> [GOAL]
Beginning with the first line of the data below, reproduce every line unchanged, ending with the line that holds "return Value(self.graph, self.socket.node.outputs[name])".

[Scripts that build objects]
- - - -

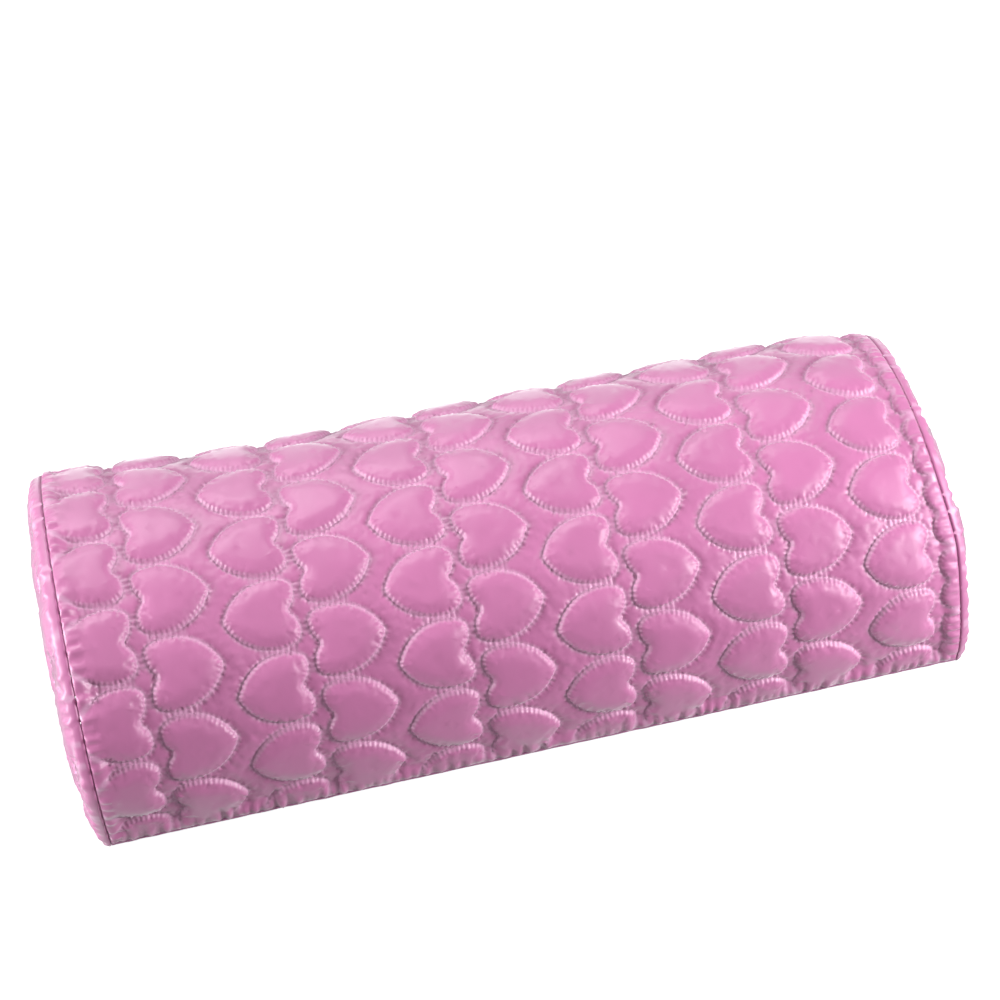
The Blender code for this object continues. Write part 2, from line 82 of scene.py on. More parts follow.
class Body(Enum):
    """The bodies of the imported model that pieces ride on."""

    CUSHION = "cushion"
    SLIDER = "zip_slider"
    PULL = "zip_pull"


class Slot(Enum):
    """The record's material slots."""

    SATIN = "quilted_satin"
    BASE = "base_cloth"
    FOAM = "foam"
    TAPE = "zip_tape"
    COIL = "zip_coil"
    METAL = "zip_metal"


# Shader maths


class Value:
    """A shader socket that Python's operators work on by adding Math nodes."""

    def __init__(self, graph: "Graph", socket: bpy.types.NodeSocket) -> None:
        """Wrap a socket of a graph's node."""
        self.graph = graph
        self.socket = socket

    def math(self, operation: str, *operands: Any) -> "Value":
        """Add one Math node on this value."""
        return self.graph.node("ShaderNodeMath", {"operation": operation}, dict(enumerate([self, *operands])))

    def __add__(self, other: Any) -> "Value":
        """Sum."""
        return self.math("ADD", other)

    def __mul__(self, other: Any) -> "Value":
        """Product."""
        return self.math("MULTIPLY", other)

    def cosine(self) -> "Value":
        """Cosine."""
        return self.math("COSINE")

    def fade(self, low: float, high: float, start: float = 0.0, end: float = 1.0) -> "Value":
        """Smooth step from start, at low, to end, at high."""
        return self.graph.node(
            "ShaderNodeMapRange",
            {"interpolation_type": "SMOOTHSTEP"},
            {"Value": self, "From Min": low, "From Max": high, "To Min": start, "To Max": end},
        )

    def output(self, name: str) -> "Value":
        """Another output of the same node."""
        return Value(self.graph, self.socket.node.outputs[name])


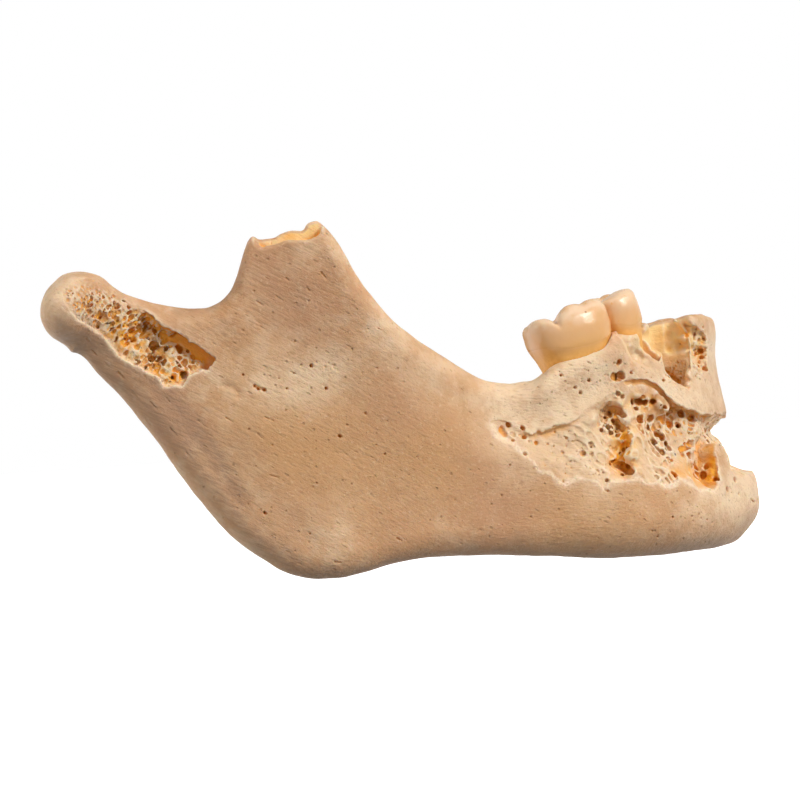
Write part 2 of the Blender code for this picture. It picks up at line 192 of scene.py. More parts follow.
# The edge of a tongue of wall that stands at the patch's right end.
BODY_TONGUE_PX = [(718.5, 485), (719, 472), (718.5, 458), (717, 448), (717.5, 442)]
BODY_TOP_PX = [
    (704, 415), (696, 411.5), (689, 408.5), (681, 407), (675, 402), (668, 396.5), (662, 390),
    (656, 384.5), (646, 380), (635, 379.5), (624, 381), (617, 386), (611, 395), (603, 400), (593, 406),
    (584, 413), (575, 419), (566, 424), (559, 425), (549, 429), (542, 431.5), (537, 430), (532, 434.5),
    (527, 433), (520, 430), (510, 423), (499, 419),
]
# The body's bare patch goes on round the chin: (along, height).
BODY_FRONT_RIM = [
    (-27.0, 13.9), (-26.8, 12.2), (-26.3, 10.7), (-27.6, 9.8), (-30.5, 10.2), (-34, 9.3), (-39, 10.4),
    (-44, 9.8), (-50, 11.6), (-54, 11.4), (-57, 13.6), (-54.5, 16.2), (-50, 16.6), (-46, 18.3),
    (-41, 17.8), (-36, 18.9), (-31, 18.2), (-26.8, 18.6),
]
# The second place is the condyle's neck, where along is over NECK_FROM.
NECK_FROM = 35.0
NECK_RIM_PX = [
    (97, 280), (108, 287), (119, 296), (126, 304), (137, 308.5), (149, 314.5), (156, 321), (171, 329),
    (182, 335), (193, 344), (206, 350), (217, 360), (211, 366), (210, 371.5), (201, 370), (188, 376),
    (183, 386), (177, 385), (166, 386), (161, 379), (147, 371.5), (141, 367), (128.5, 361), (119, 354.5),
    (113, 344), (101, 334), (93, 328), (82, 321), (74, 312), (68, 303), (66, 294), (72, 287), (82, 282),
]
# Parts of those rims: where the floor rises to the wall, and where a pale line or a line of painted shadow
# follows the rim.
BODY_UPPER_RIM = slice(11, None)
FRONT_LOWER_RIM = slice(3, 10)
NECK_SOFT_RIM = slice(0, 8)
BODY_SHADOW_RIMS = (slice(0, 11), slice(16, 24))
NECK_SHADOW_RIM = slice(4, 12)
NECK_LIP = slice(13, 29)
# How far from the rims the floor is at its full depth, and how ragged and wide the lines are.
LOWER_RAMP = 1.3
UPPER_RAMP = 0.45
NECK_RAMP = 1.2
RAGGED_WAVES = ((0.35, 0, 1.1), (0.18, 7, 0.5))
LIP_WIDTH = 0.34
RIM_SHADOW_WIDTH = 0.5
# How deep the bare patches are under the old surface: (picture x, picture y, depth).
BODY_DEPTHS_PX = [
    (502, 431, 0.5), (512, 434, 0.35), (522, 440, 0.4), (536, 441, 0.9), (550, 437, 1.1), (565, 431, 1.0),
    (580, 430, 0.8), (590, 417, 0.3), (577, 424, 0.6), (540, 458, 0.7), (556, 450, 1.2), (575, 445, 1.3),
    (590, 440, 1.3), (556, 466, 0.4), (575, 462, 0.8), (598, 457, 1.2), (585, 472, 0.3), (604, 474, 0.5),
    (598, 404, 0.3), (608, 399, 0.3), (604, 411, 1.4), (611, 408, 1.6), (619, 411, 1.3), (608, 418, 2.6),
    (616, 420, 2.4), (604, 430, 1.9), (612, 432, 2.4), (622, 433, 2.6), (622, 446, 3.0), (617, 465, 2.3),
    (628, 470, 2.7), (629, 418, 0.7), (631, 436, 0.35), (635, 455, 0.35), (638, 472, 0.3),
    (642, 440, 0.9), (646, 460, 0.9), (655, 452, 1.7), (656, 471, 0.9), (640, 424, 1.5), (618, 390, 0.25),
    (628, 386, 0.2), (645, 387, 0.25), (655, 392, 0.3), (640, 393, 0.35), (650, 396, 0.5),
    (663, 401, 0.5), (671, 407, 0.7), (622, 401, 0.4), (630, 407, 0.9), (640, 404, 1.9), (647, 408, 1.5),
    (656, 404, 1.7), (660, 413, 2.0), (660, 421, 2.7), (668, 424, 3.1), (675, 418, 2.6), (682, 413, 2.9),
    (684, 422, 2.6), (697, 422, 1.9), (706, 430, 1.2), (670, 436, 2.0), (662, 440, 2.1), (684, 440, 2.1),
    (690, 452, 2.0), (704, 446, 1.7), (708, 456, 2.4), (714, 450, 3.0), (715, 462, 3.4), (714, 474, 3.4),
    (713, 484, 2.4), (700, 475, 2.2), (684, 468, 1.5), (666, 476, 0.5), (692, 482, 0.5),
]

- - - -

> [FINAL RESULT]
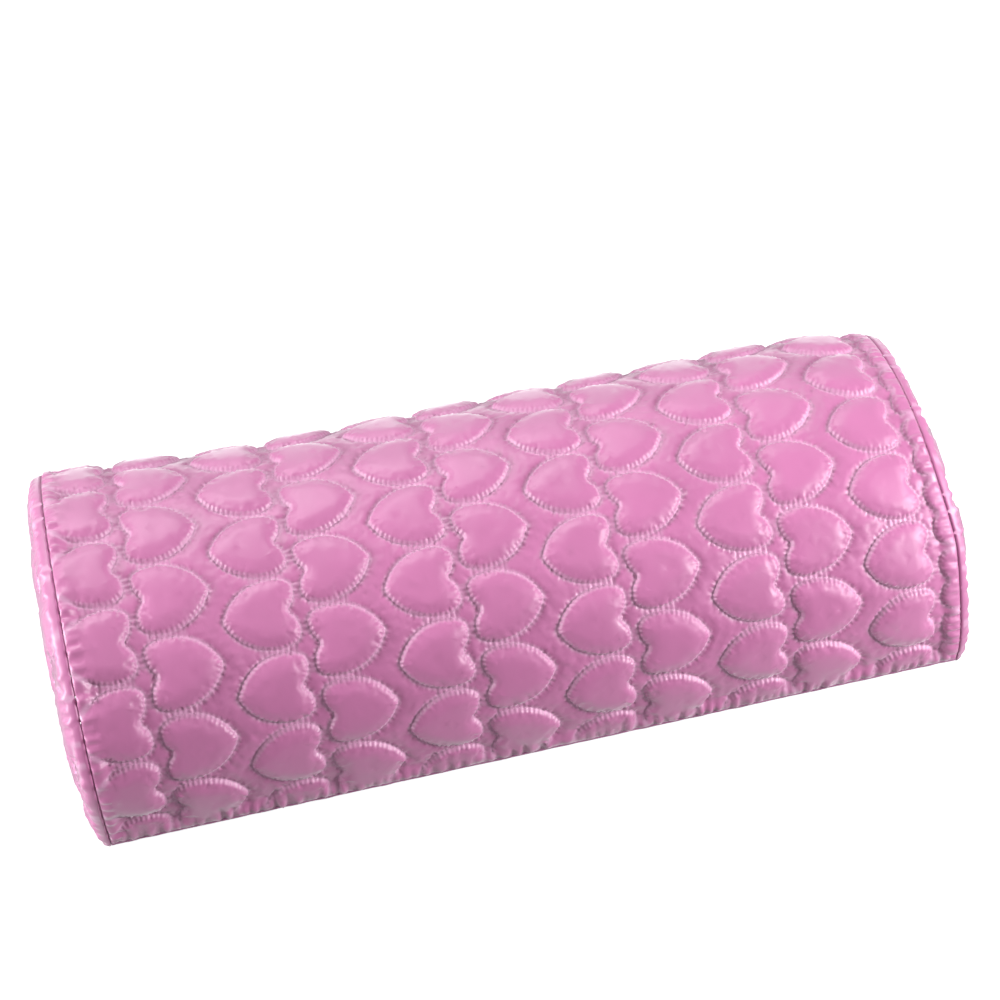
The Blender code for this object continues. Write part 2, from line 82 of scene.py on. More parts follow.
class Body(Enum):
    """The bodies of the imported model that pieces ride on."""

    CUSHION = "cushion"
    SLIDER = "zip_slider"
    PULL = "zip_pull"


class Slot(Enum):
    """The record's material slots."""

    SATIN = "quilted_satin"
    BASE = "base_cloth"
    FOAM = "foam"
    TAPE = "zip_tape"
    COIL = "zip_coil"
    METAL = "zip_metal"


# Shader maths


class Value:
    """A shader socket that Python's operators work on by adding Math nodes."""

    def __init__(self, graph: "Graph", socket: bpy.types.NodeSocket) -> None:
        """Wrap a socket of a graph's node."""
        self.graph = graph
        self.socket = socket

    def math(self, operation: str, *operands: Any) -> "Value":
        """Add one Math node on this value."""
        return self.graph.node("ShaderNodeMath", {"operation": operation}, dict(enumerate([self, *operands])))

    def __add__(self, other: Any) -> "Value":
        """Sum."""
        return self.math("ADD", other)

    def __mul__(self, other: Any) -> "Value":
        """Product."""
        return self.math("MULTIPLY", other)

    def cosine(self) -> "Value":
        """Cosine."""
        return self.math("COSINE")

    def fade(self, low: float, high: float, start: float = 0.0, end: float = 1.0) -> "Value":
        """Smooth step from start, at low, to end, at high."""
        return self.graph.node(
            "ShaderNodeMapRange",
            {"interpolation_type": "SMOOTHSTEP"},
            {"Value": self, "From Min": low, "From Max": high, "To Min": start, "To Max": end},
        )

    def output(self, name: str) -> "Value":
        """Another output of the same node."""
        return Value(self.graph, self.socket.node.outputs[name])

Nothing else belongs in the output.